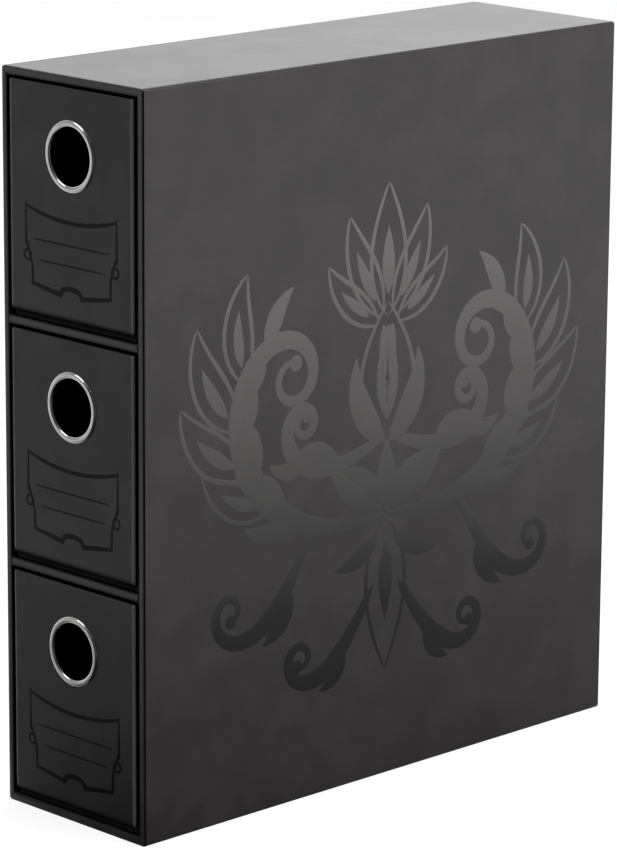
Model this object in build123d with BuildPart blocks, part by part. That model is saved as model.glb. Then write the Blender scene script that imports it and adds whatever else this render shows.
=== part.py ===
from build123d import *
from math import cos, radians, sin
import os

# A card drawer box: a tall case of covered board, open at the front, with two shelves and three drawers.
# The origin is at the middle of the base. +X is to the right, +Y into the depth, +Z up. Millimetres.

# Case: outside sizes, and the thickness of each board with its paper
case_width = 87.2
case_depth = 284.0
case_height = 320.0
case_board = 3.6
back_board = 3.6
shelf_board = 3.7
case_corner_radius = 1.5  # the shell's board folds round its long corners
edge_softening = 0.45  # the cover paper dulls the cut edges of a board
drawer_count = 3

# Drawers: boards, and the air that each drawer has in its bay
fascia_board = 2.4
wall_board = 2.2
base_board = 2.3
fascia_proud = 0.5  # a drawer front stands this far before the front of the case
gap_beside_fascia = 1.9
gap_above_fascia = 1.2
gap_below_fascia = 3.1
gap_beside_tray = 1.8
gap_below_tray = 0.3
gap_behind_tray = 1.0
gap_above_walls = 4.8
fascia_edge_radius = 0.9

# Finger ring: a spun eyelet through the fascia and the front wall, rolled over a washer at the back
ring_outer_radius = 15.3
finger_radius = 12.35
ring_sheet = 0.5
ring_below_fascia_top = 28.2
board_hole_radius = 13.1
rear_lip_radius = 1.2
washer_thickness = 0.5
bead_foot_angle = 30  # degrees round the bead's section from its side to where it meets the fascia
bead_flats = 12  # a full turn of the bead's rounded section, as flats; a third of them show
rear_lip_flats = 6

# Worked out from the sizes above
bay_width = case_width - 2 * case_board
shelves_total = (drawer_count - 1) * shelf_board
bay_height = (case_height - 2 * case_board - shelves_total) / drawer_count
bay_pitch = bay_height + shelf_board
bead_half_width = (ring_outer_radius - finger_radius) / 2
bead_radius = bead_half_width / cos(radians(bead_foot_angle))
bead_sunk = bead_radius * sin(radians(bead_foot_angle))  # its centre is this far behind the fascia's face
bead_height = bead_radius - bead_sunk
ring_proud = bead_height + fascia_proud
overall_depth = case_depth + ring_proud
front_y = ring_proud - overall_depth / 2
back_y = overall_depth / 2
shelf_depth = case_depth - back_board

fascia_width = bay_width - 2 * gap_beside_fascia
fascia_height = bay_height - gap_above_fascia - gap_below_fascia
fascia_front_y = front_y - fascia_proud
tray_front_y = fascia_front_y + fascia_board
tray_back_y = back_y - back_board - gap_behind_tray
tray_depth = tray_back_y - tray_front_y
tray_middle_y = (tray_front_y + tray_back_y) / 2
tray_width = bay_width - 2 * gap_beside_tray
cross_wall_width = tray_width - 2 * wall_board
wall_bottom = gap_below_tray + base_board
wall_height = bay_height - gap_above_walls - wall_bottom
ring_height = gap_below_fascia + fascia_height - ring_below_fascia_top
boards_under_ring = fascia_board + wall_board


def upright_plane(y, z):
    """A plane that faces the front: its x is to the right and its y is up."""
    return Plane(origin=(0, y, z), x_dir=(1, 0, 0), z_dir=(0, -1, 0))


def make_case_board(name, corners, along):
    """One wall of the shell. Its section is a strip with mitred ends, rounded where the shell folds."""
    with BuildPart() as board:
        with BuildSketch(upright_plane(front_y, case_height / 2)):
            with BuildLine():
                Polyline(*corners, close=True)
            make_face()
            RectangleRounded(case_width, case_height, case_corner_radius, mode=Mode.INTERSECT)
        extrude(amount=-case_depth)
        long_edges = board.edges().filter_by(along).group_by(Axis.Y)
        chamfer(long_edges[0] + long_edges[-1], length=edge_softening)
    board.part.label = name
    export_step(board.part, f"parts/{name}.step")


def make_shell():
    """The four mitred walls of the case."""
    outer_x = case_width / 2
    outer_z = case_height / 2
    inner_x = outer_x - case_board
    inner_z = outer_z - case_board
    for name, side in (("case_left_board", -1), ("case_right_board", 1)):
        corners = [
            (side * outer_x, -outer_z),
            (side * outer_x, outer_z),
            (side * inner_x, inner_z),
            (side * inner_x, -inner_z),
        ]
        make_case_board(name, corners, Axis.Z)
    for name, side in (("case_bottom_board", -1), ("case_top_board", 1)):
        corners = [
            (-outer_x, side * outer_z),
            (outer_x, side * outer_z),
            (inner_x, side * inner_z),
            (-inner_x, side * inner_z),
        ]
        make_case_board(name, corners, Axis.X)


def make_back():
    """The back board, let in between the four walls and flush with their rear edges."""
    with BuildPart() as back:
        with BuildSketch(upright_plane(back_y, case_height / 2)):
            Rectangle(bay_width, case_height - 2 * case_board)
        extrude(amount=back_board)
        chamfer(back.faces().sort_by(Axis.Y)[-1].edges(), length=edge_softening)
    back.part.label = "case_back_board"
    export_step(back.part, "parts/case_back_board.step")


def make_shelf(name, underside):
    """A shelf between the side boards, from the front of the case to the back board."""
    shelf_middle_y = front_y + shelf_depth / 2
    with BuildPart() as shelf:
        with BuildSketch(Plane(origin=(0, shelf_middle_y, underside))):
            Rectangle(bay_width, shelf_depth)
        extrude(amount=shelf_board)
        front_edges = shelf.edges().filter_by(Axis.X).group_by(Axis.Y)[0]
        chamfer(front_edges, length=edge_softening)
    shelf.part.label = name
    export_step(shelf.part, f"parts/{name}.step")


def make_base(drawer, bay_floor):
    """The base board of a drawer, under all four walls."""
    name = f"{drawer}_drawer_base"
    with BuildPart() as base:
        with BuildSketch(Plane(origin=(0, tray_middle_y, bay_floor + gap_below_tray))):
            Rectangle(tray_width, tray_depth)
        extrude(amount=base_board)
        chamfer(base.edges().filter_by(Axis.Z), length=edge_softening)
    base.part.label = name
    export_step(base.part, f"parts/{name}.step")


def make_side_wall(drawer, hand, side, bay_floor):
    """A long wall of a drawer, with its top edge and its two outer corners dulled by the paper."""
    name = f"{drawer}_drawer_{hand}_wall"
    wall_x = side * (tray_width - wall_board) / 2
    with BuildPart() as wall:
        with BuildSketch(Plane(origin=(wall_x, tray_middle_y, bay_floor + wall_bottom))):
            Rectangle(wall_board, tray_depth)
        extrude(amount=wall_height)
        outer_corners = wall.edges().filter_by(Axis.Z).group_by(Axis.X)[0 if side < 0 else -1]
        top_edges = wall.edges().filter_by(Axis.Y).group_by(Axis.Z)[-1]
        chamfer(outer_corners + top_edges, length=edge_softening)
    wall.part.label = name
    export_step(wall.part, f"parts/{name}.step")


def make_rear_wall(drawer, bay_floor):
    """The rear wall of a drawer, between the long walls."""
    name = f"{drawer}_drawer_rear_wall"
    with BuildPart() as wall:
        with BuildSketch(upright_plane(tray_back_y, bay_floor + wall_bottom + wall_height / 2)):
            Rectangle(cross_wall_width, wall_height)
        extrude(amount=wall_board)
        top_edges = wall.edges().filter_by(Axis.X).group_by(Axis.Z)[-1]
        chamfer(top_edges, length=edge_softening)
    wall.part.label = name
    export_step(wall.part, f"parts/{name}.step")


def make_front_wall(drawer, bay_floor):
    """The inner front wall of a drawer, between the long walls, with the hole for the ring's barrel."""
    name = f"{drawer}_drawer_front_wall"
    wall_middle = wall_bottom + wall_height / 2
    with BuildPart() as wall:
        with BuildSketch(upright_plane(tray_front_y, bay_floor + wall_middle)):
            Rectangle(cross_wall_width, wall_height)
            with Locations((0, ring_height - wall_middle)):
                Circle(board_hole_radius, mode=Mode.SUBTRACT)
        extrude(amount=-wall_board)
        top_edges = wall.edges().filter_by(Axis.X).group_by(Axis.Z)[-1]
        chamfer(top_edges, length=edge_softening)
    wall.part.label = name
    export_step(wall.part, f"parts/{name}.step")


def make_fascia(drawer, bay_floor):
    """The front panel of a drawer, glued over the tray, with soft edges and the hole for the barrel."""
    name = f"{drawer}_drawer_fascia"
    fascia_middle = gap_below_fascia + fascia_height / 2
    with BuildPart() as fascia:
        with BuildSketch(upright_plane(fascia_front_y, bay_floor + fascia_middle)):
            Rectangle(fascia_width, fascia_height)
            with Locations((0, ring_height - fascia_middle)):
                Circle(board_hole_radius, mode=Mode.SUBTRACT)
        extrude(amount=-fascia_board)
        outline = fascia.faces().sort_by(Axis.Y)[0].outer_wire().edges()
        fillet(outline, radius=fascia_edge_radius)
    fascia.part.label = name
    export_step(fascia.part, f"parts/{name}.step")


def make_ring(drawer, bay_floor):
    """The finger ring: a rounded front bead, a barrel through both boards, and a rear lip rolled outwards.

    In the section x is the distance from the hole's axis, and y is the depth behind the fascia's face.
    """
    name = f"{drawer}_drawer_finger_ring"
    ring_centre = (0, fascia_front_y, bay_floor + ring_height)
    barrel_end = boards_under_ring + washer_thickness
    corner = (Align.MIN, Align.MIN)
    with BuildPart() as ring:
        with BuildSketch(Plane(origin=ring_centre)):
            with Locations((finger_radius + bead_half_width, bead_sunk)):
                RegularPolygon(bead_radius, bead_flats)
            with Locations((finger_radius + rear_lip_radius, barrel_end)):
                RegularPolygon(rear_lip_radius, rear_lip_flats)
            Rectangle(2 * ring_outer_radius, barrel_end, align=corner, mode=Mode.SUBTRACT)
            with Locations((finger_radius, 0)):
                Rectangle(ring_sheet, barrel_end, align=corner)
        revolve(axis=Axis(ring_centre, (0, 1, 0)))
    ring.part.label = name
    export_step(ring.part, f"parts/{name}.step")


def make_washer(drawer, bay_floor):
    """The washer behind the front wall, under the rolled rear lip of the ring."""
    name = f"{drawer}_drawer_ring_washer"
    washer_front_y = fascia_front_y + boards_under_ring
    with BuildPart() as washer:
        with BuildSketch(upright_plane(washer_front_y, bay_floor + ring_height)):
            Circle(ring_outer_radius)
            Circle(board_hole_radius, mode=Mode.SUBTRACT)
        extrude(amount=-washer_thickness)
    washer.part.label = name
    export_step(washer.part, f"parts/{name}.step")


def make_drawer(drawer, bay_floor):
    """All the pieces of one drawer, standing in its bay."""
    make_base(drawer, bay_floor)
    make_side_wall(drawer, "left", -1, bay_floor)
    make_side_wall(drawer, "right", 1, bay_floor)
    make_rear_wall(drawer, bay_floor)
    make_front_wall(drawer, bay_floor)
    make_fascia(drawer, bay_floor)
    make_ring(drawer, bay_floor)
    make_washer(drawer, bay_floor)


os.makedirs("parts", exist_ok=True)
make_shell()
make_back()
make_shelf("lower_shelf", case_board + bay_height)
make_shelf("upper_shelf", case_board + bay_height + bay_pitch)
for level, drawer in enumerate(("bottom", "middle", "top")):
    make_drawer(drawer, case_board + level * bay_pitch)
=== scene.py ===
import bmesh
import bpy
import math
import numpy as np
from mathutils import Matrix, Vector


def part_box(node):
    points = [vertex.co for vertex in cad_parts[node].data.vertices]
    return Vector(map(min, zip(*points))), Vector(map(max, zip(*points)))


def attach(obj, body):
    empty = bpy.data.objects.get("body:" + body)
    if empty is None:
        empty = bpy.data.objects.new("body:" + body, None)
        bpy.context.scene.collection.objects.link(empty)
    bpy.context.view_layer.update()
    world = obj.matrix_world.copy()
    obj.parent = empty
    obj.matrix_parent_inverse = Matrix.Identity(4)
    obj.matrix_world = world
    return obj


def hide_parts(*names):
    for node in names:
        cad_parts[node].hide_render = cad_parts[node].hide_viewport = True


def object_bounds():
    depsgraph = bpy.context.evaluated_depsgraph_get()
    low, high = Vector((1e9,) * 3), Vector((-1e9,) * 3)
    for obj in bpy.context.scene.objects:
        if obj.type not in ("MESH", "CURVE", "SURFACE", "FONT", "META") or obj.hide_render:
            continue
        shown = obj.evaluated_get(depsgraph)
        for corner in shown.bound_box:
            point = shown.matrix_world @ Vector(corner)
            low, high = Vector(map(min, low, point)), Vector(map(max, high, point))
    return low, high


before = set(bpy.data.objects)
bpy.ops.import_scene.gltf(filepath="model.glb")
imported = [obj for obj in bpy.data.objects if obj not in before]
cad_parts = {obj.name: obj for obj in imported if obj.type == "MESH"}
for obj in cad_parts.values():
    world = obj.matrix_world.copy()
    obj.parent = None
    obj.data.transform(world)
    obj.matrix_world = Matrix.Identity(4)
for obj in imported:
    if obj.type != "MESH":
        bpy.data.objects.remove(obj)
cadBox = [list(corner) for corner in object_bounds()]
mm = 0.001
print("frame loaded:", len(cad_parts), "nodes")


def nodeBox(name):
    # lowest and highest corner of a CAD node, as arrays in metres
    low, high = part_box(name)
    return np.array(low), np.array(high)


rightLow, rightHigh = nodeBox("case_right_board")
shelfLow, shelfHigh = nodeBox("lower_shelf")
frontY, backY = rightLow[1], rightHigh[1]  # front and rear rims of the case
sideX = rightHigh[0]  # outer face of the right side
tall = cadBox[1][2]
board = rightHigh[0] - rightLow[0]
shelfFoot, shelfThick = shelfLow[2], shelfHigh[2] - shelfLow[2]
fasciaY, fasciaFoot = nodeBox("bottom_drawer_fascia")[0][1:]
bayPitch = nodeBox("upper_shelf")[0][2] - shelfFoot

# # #

#### EXERCISE DESCRIPTION:
Return only the lines from the beginning of the material up to and including the line with "drawer_count = 3", exactly as written.

#### CORRECT RESULT:
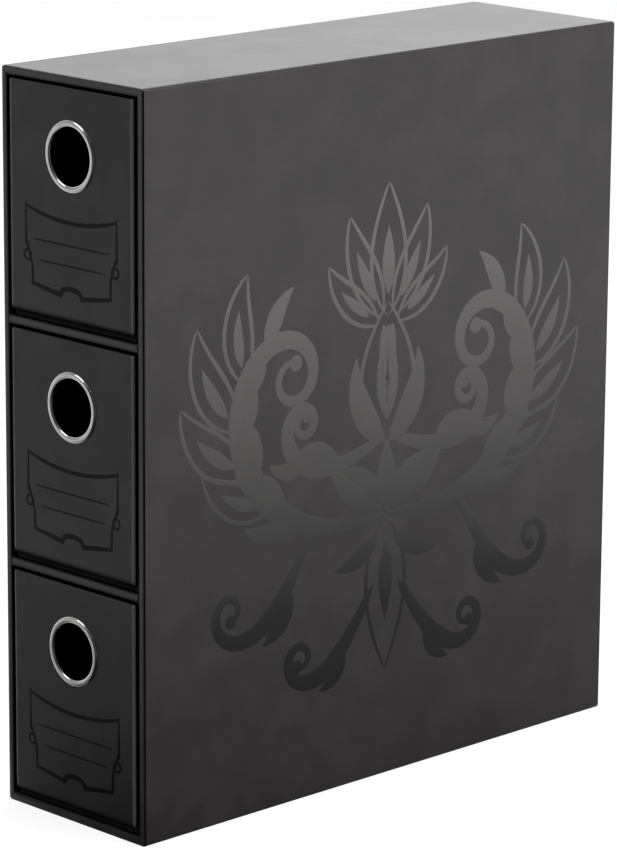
Model this object in build123d with BuildPart blocks, part by part. That model is saved as model.glb. Then write the Blender scene script that imports it and adds whatever else this render shows.
=== part.py ===
from build123d import *
from math import cos, radians, sin
import os

# A card drawer box: a tall case of covered board, open at the front, with two shelves and three drawers.
# The origin is at the middle of the base. +X is to the right, +Y into the depth, +Z up. Millimetres.

# Case: outside sizes, and the thickness of each board with its paper
case_width = 87.2
case_depth = 284.0
case_height = 320.0
case_board = 3.6
back_board = 3.6
shelf_board = 3.7
case_corner_radius = 1.5  # the shell's board folds round its long corners
edge_softening = 0.45  # the cover paper dulls the cut edges of a board
drawer_count = 3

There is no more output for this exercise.